Con Malysh en brazos, Leo entró corriendo en la Segunda Clínica Médica, con Zoya y Raisa a su lado. Habían llegado al hospital corriendo por las calles, arriesgándose a toparse con las patrullas de tanques. Varias torretas los habían seguido, pero ninguna había disparado. La entrada del hospital estaba llena de heridos, algunos apoyados en familiares y amigos, otros tumbados en el suelo. Había sangre en las paredes, sangre en el suelo. En busca de un médico o de una enfermera, Leo vio agitarse una bata blanca. Se echó hacia delante. El médico estaba rodeado de pacientes, incapaz de ofrecer más de un par de segundos a cada uno. Examinaba sus heridas y sólo mandaba al interior del recinto a los más necesitados. Los demás se quedaban en el pasillo.

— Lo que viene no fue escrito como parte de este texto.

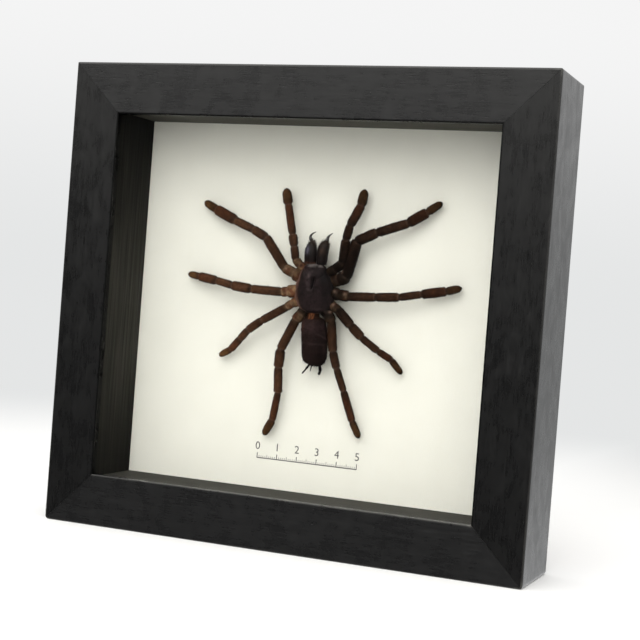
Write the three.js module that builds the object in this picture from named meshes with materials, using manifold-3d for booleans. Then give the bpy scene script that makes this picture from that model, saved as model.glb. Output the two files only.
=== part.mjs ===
// A tarantula specimen in a deep black display frame: four mitred rails, glass, lining strips, a cream
// card on a backing board, and the dried spider glued to the card.
//
// Millimetres, +Z up. The frame stands on its bottom edge: the origin is under the middle of the whole,
// X runs to the right across the front, and Y runs from the glass (-Y) to the back (+Y).

import * as THREE from 'three';
import * as BufferGeometryUtils from 'three/addons/utils/BufferGeometryUtils.js';
import Module from 'manifold-3d';

const wasm = await Module();
wasm.setup();

// ---------------------------------------------------------------- driving dimensions

const WIDTH = 230;
const HEIGHT = 215;
const DEPTH = 43.4;
const RAIL_FACE = 23.7; // width of a rail as seen from the front
const LIP = 6.4; // how far the front lip reaches over the glass
const LIP_THICKNESS = 3.2;
const ARRIS = 0.7; // small bevel along the outer edges of a rail
const CORNER_WEAR = { left_top: 0.5, right_top: 0.6, left_bottom: 1.5, right_bottom: 0.9 };
const GLASS_THICKNESS = 2;
const SPACER_SETBACK = 1.4; // the lining strips stand this far outside the lip's edge
const CARD_DEPTH = 38.3; // from the front of the frame to the face of the card
const CARD_THICKNESS = 0.9;
const BOARD_THICKNESS = 2;
const JOINT_GAP = 0.2; // clearance between neighbouring pieces of the frame
const SKIN_GAP = 0.3; // clearance between neighbouring pieces of the spider

const TAB = { length: 12, width: 8, thickness: 0.4, grip: 4, inset: 52 };
const HANGER = { length: 46, height: 9, thickness: 1, teeth: 12, tooth: 1.4, nailSpacing: 38, plain: 3 };
const NAIL = { shank: 0.7, point: 1.5, head: 1.6, crown: 0.7, headHeight: 0.6, length: 8, sides: 12 };
const OVERCUT = 1; // how far a cutting tool reaches past the surface that it opens

// ---------------------------------------------------------------- derived places

const FRONT_Y = -(DEPTH + HANGER.thickness + NAIL.headHeight) / 2;
const BACK_Y = FRONT_Y + DEPTH;
const CARD_Y = FRONT_Y + CARD_DEPTH;
const REBATE = RAIL_FACE - LIP; // thickness of a rail's outer wall
const GLASS_Y = FRONT_Y + LIP_THICKNESS + JOINT_GAP;
const SPACER_Y = GLASS_Y + GLASS_THICKNESS + JOINT_GAP;
const SPACER_OUT = REBATE + JOINT_GAP;
const SPACER_IN = RAIL_FACE - SPACER_SETBACK;
const BOARD_Y = CARD_Y + CARD_THICKNESS + JOINT_GAP;
const TAB_Y = BOARD_Y + BOARD_THICKNESS + JOINT_GAP;

// ---------------------------------------------------------------- materials

function material(color, roughness, metalness = 0) {
  return new THREE.MeshStandardMaterial({ color, roughness, metalness });
}

const BLACK_WOOD = material(0x232324, 0.45);
const LINING_WOOD = material(0x26241f, 0.7);
const GLASS = material(0xe8f2f0, 0.05);
const CARD = material(0xf0efe4, 0.9);
const HARDBOARD = material(0x7a5a3c, 0.85);
const TAB_STEEL = material(0x9a9c9e, 0.4, 1);
const BRASSED_STEEL = material(0xa98a4a, 0.35, 1);
const DARK_CUTICLE = material(0x2a2022, 0.6);
const ABDOMEN_SKIN = material(0x2c2123, 0.85);
const LEG_CUTICLE = material(0x46302a, 0.7);
const FANG_HORN = material(0x120e0e, 0.25);
const GLUE = material(0xe4dcc4, 0.4);

// ---------------------------------------------------------------- solids and booleans

function toSolid(geometry) {
  const bare = geometry.clone();
  bare.deleteAttribute('normal');
  bare.deleteAttribute('uv');
  const merged = BufferGeometryUtils.mergeVertices(bare, 1e-4);
  return new wasm.Manifold(new wasm.Mesh({
    numProp: 3,
    vertProperties: new Float32Array(merged.attributes.position.array),
    triVerts: new Uint32Array(merged.index.array),
  }));
}

function toGeometry(solid) {
  const mesh = solid.getMesh();
  const geometry = new THREE.BufferGeometry();
  geometry.setAttribute('position', new THREE.BufferAttribute(mesh.vertProperties, 3));
  geometry.setIndex(new THREE.BufferAttribute(mesh.triVerts, 1));
  return geometry;
}

function box(x0, x1, y0, y1, z0, z1) {
  const geometry = new THREE.BoxGeometry(x1 - x0, y1 - y0, z1 - z0);
  geometry.translate((x0 + x1) / 2, (y0 + y1) / 2, (z0 + z1) / 2);
  return geometry;
}

// A closed skin over a row of rings, each with the same number of points and wound the same way.
function loft(rings) {
  const sides = rings[0].length;
  const points = rings.flat();
  const first = points.push(centroid(rings[0])) - 1;
  const last = points.push(centroid(rings[rings.length - 1])) - 1;
  const index = [];
  for (let r = 0; r + 1 < rings.length; r += 1) {
    for (let s = 0; s < sides; s += 1) {
      const a = r * sides + s;
      const b = r * sides + ((s + 1) % sides);
      index.push(a, b, b + sides, a, b + sides, a + sides);
    }
  }
  const end = (rings.length - 1) * sides;
  for (let s = 0; s < sides; s += 1) {
    const t = (s + 1) % sides;
    index.push(first, t, s, last, end + s, end + t);
  }
  const geometry = new THREE.BufferGeometry().setFromPoints(points);
  geometry.setIndex(index);
  return geometry;
}

function centroid(ring) {
  const sum = new THREE.Vector3();
  ring.forEach((point) => sum.add(point));
  return sum.divideScalar(ring.length);
}

const group = new THREE.Group();

function addPart(name, geometry, partMaterial) {
  const mesh = new THREE.Mesh(geometry, partMaterial);
  mesh.name = name;
  group.add(mesh);
  return mesh;
}

// ---------------------------------------------------------------- frame rails

// Cross-section of a rail: u runs from the outer edge of the frame inwards, v from the front to the back.
function railSection() {
  const shape = new THREE.Shape();
  shape.moveTo(ARRIS, 0);
  shape.lineTo(RAIL_FACE - ARRIS, 0);
  shape.lineTo(RAIL_FACE, ARRIS);
  shape.lineTo(RAIL_FACE, LIP_THICKNESS);
  shape.lineTo(REBATE, LIP_THICKNESS);
  shape.lineTo(REBATE, DEPTH);
  shape.lineTo(ARRIS, DEPTH);
  shape.lineTo(0, DEPTH - ARRIS);
  shape.lineTo(0, ARRIS);
  shape.closePath();
  return shape;
}

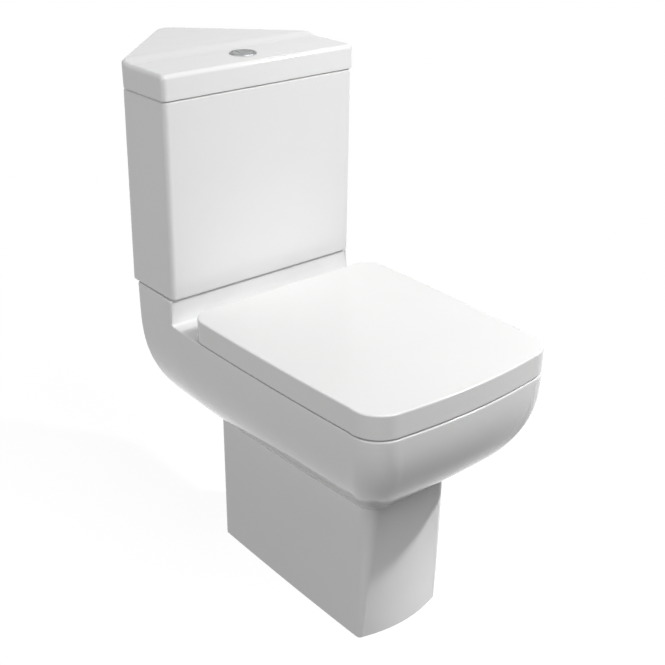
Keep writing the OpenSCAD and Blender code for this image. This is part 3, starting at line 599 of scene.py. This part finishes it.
# the trap climbs from the sump to the weir and falls to the outlet; its bore breaks through into the sump
SUMP_EXIT, SUMP_EXIT_BORE, WEIR, OUTLET = (0, -66, 95), (0, -74, 79.9), (0, -1, 218), (0, 74, 180)
TRAP_R, CROWN_R, HEEL_R, TRAP_WALL = 30, 31.5, 35.5, 9
SPIGOT_R, SPIGOT_ROOT_R, SPIGOT_BORE_R, SPIGOT_END = 51, 49.5, 43, 172
FEED_Z, FEED_R, FEED_WALL = 392, 10, 9
FLUSH_PIT_R, FLUSH_BORE_R = 47, 28
FLOOR_LUG_HALF, FLOOR_LUG_HEIGHT, FLOOR_SCREW_X, FLOOR_SCREW_Y = 62, 12, 45, 142
NUT_POCKET = [(54, 478), (160, 478), (160, 410), (150, 366), (122, 306), (96, 268), (54, 268)]


def pan_top_ring(inset, drop):
    """One ring of the pan's rounded upper edge."""
    ring = []
    for x, y in rim_outline(inset):
        z = shelf_z(y) - drop
        pull = shelf_corner(y, z)
        ring.append((x - math.copysign(pull, x), y, z))
    return ring


def bowl_line():
    """The bowl's inside from the mouth down: height, half width, half length and centre."""
    return smooth_line([
        (RIM_Z - MOUTH_EDGE, MOUTH_HALF, MOUTH_LENGTH, MOUTH_Y),
        (RIM_Z - 24, MOUTH_HALF, MOUTH_LENGTH, MOUTH_Y),
        (RIM_Z - 38, MOUTH_HALF + 0.5, MOUTH_LENGTH + 0.5, MOUTH_Y),
        (RIM_Z - 43, MOUTH_HALF + 6, MOUTH_LENGTH + 6, MOUTH_Y),
        (RIM_Z - 52, MOUTH_HALF + 10, MOUTH_LENGTH + 10, MOUTH_Y),
        (RIM_Z - 80, MOUTH_HALF + 3, MOUTH_LENGTH + 2, MOUTH_Y + 1),
        (RIM_Z - 120, MOUTH_HALF - 16, MOUTH_LENGTH - 18, MOUTH_Y + 8),
        (RIM_Z - 160, MOUTH_HALF - 42, MOUTH_LENGTH - 50, MOUTH_Y + 22),
        (RIM_Z - 200, MOUTH_HALF - 66, MOUTH_LENGTH - 82, WATER_Y - 26),
        (RIM_Z - 240, 50, 58, WATER_Y - 18), (150, 46, 47, WATER_Y - 9),
        (100, 44, 46, WATER_Y), (76, 39, 43, WATER_Y), (67, 30, 34, WATER_Y),
        (SUMP_Z, 16, 18, WATER_Y)], 4)


def underside_line():
    """The bowl's hidden outside, from under the sump up to the rim."""
    return smooth_line([
        (53, 20, 22, WATER_Y), (56, 38, 42, WATER_Y), (72, 50, 54, WATER_Y),
        (100, 56, 58, WATER_Y), (150, 58, 59, WATER_Y - 9), (206, 62, 70, WATER_Y - 18),
        (246, 72, 86, WATER_Y - 26), (288, 96, 116, MOUTH_Y + 20),
        (328, 122, 148, MOUTH_Y + 8), (372, 142, 170, MOUTH_Y + 1),
        (UNDERSIDE_TOP, 145, 172, MOUTH_Y)], 2)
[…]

Leo esperó en el corro la evaluación del médico. Cuando llegó por fin hasta Malysh, el médico le tocó la cara, palpó su frente. Su respiración se había debilitado. Tenía la piel pálida. Leo había utilizado la camisa de Malysh para hacer presión en la herida. La prenda estaba empapada de sangre. El médico le retiró la camisa y se aproximó. Tocó con los dedos los lados del profundo corte y lo abrió. La sangre rezumó. Examinó la espalda del chico y vio que no había orificio de salida. Por vez primera, el médico miró a Leo. No dijo nada. Meneó casi imperceptiblemente la cabeza. Pasó al siguiente. Zoya le cogió el brazo a Leo.
—¿Por qué no lo ayudan?
Leo había sido soldado, había visto heridas como ésa. La sangre era negra. La metralla había penetrado en el hígado de Malysh. En el campo de batalla no había esperanzas de sobrevivir. En aquel hospital las condiciones no eran mucho mejores. No podían hacer nada.
—¿Por qué no lo tratan?
Leo no podía decir nada.
Zoya se metió a empujones entre la multitud, le cogió del brazo al médico y lo intentó traer de vuelta hacia Malysh. Las demás personas la reprendieron. Pero no lo soltó hasta que la empujaron y le gritaron. Zoya se desplomó y se perdió entre las piernas de la gente. Raisa la levantó.
—¿Por qué no le ayudan?
Zoya rompió a llorar y puso las manos sobre la cara de Malysh. Miró fijamente a Leo, con los ojos rojos, y le imploró:
—Por favor, Leo, por favor, haré todo lo que quieras. Seré tu hija, seré feliz. No dejes que muera.
Los labios de Malysh se movieron. Leo bajó la cabeza y escuchó:
—Aquí… no.
Leo llevó a Malysh a la entrada, sorteando a los que llegaban empapados en sangre. Lo sacó por la puerta principal, lejos del vestíbulo, y buscó un lugar donde pudiesen estar solos. En los parterres, donde las plantas estaban muertas y la tierra congelada, Leo se sentó y colocó a Malysh sobre sus piernas. Zoya se sentó junto a él. Le cogió la mano. Raisa permanecía de pie, inquieta, yendo de un lado para otro.
—Quizá pueda encontrar algo para el dolor.
Leo levantó la mirada y negó con la cabeza. Llevaban doce días de conflicto. No debía de quedar nada en la clínica.
Malysh estaba tranquilo, somnoliento. Se le abrían y cerraban los ojos. Miró a Raisa.
—Sé que…
Su voz era apenas perceptible. Incapaz de oír, Raisa se sentó junto a él. Malysh prosiguió:
—Fraera mintió… Sé que… no eres… mi madre.
—No hay nada que hubiese podido desear más que ser tu madre.
—A mí me habría gustado… ser tu hijo.
Malysh cerró los ojos y giró la cabeza, que quedó en reposo sobre Zoya. Ella se tumbó junto a él, con la cabeza pegada a la suya, como si estuviesen a punto de dormirse. Lo rodeó con el brazo y le susurró:
—¿Te he hablado de la granja en la que vamos a vivir?
Malysh no contestó. No abrió los ojos.
—Está cerca de un bosque, lleno de frutos y setas. Hay un río, y en verano nadaremos… Vamos a ser muy felices juntos.